Olympic medal record

Men's rowing

= Beaufort Burdekin =

British rower (1891–1963)

Beaufort Burdekin (27 December 1891 – 15 May 1963) was a British rower who competed in the 1912 Summer Olympics.

Burdekin was born in Dorset but came from an Australian family after whom the Burdekin River was named. He was the youngest child of Sydney Burdekin and Lady Catherine Burdekin, nee Byrne. His father had been Mayor of Sydney from 1890-1891 but resigned the role due to ill-health and to travel with Catherine to England, where Beaufort was born.

He was educated at Cheltenham College and at New College, Oxford. He was a crew member of the New College eight which won the silver medal for Great Britain rowing at the 1912 Summer Olympics. In 1914 he was a member of the Oxford Boat in the Boat Race.
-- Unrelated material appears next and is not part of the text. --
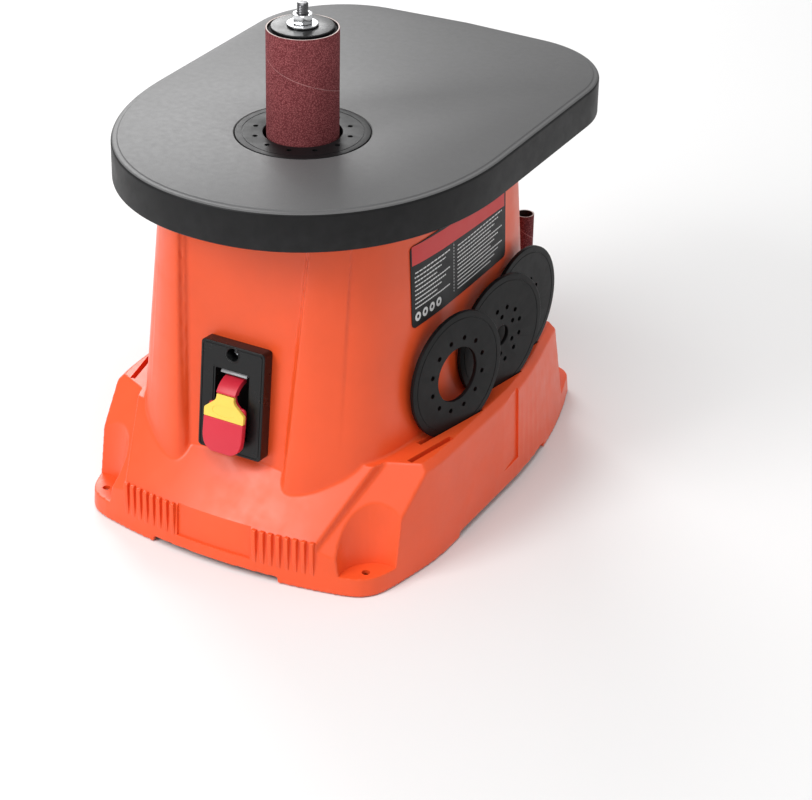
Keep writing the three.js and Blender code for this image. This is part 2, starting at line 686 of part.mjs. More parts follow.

Burdekin became a member of Inner Temple. He served in the Royal Field Artillery during World War I and was wounded in action in France. In 1920 he went with his family to Sydney, Australia where he was a barrister.

Burdekin married the feminist novelist Katharine Penelope Cade in 1915. They had two daughters, Katharine Jayne (b. 1917) and Helen Eugenie (b. 1920). The marriage ended in 1922.